Production cluster - architecture



I think it’s a good time (and place) to continue the conversation started by @pierreozoux at last year.

In a nutshell, he was proposing to setup a shared production cluster and asking a few questions:

  1. Bare metal vs. Cloud?
  2. Load Balancer with Floating IPs on bare metal?
  3. Persistent Layer (Rook? Ceph?)
  4. FDE for deployed nodes?


Regarding 4. (FDE) I found this nice tutorial (in French) to setup full disk encryption on a cloud instance running Alpine Linux. The initramfs includes OpenSSH which is configured to run /sbin/ over SSH. Users with the right SSH key can then enter the LUKS passphrase and the system can boot.


I’m also experimenting with Clevis/Tang, for auto-decrypting during an unattended reboot.

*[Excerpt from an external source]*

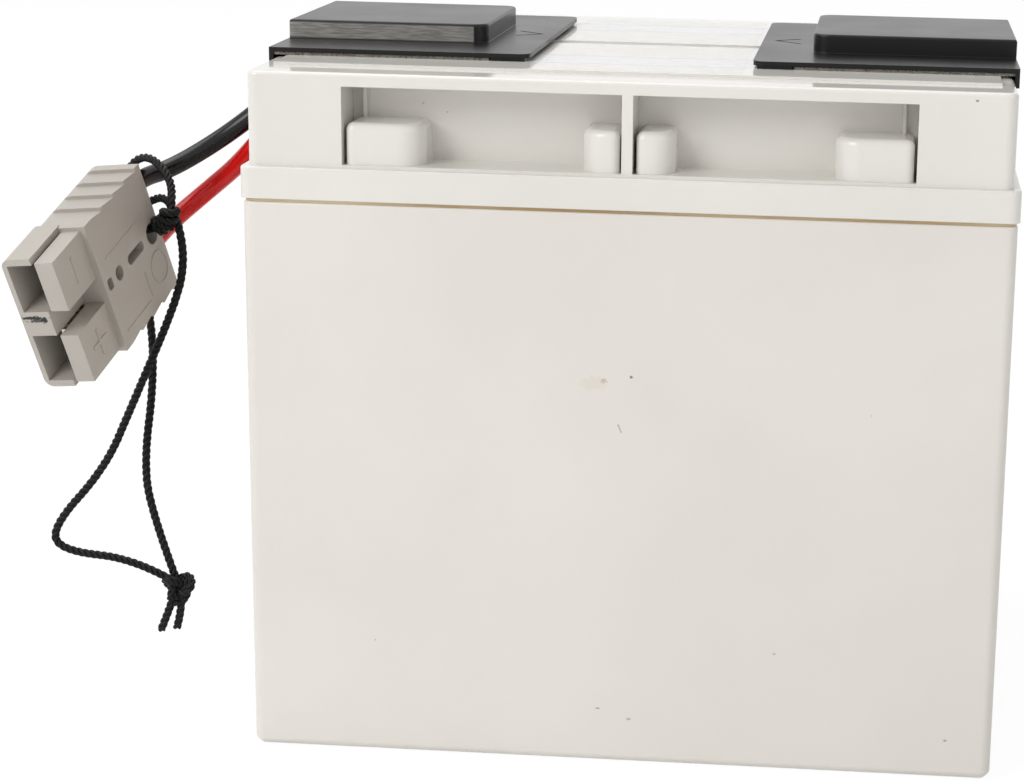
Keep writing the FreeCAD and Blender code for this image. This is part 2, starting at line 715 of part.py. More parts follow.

I fail to understand how Clevis/Tang would keep a server VM safe. It has no access to TPM on the physical host and keeping the key on the server to automatically decipher a disk seems to defeat the purpose of encrypting the disk in the first place. Am I wrong?


Well the key is actually on another server (the one that runs Tang), which “offers” the decryption key during boot of the encrypted machine. Their Readme fie has some more detailed explanation of how this works.

It’s not bulletproof of course. I can see Thread models that don’t fit into this and it would make more sense to ssh to the machine and type a passphrase. But in some cases it might be useful.


Any news about this?